When I first got back into the Dáil in 2007, I decided that I would speak on those matters of legislation in which I was particularly interested. We would have about a week’s notice as to which legislative points were to be on the agenda for the following week, and I would select those for which I had specific ideas or direct experience. However, I didn’t ever write out scripts or have them prepared in advance. I just rang up the Whip’s office, got my time slot and then went along to speak at the arranged time. As time went on, I was pleased to note that more and more of whatever I said was being reported in the daily reports of the Dáil. But I was especially pleased to now have the chance to express myself freely — which I could not do when I had been a Minister. Mind you, even then, I had never allowed myself to be too caught up in the protocol of not saying this or not saying that. But being a backbencher now gave me great freedom and I explored it to the full.
As well as my constituency and Dáil commitments, I had another important role to fulfil within the new government: one which I was initially tentative about but which I found to be both worthwhile and satisfying. When Bertie Ahern as newly re-elected Taoiseach was selecting his Cabinet and making his other appointments, he had telephoned me one day to ask if I would be the Chairperson of the All-Party Joint Committee on the Constitutional Amendment on Children. ‘You were a great success in Education, Mary,’ he said. ‘And I know that you genuinely have children’s interests at heart . . .’
Of course, I was extremely honoured to be so invited, but I had inner qualms about chairing an all-party committee, knowing how difficult it can be to chair a committee of any kind. However I duly accepted and the various parties put forward their nominees. For Fine Gael, the big guns were Alan Shatter, Frances Fitzgerald and Michael Noonan, who was appointed Deputy Chair of the Committee; for Labour, there was Brendan Howlin and Alex White; Sinn Féin nominated Caoimhghín Ó Caoláin, who, notably, would not miss a single meeting of the committee. Paul Gogarty was appointed from the Greens, while for Fianna Fáil, we had such heavyweights such as Maria Corrigan, Thomas Byrne and Seán Ó Fearghaíl. In general, it was the Opposition deputies who were appointed to the key positions in the committee — there was a lot of flux within the Fianna Fáil ranks, but that I fully understood, as they of course would be heavily committed elsewhere with all of their various frontbench obligations.

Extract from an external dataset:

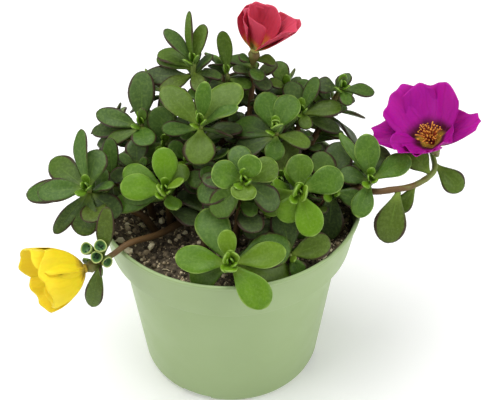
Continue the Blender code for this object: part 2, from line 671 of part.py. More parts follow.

The date of our first meeting was 22 November 2007. I was very conscious of the huge responsibility of being in charge of an all-party committee with a mandate to bring about a consensus wording relating to the Constitutional Amendment on Children. It was a responsibility not only because our brief was a highly important one, but also because I would be required to mediate between and manage a number of big political personalities, while ensuring that we made steady progress on all of the key issues.
After our initial tentative meeting that November, we agreed that the first official meeting of the committee would take place in January 2008 and so in effect our work began then. We were very lucky to have secured a fine Secretary to the committee in the shape of Ann Marie Fahey. Ann Marie was a civil servant attached to the Houses of the Oireachtas, and as such, well-versed in dealing with various committees. She was also someone who approached her work with such professionalism and dedication that I can honestly say she was one of the finest civil servants I have ever met.
At that first meeting in January 2008, once we had set up our business stall, so to speak, I proposed that we would meet on a given day and at a given time on either a weekly or fortnightly basis, depending on t
he pace of business and the agenda which we had set ourselves. I had seen the committee system at close quarters in Leinster House, and I was strongly of the opinion that much of it was nothing more than grandstanding: members hauling in public figures so that they could upbraid them, get a couple of soundbites in the media and be in the spotlight as heroes or heroines for a while, without very much of any concrete value being achieved. So my suggestion was that we would carry out our business in private as far as possible, except where there was a clear demand for a particular meeting to be conducted in public. In that way, we went about our business quietly and efficiently, with nobody to bother us as we did so. It was a highly effective move, and one we were soon glad to have taken at such an early stage.
Let me go back in time. The need for a constitutional amendment on the rights of children had been first mooted in 1993 by the then Judge Catherine McGuinness, when she headed the Report of the Kilkenny Incest Investigation. At the conclusion of the report, Judge McGuinness put forward her belief that, until there was a change in the Constitution regarding the situation of children and their protection, needs and rights, deplorable matters, such as the one she had just adjudicated on, would continue to erupt into Irish life. After 1993, the issue would come to the fore again from time to time with ferocity, when a particularly terrible case of the abuse of children within their own family unit would come to light. Everybody would wring their hands and the combined call for a change in the Constitution would be reignited — only for the issue to inevitably die down again. This is the way of public life in Ireland and something which is, I am sure, replicated elsewhere throughout the world. When an issue is current and in the media spotlight, everybody will complain, remonstrate and demand that action should be taken. As soon as the issue disappears from the headlines, so do the complaints. And so it was also with this contentious issue.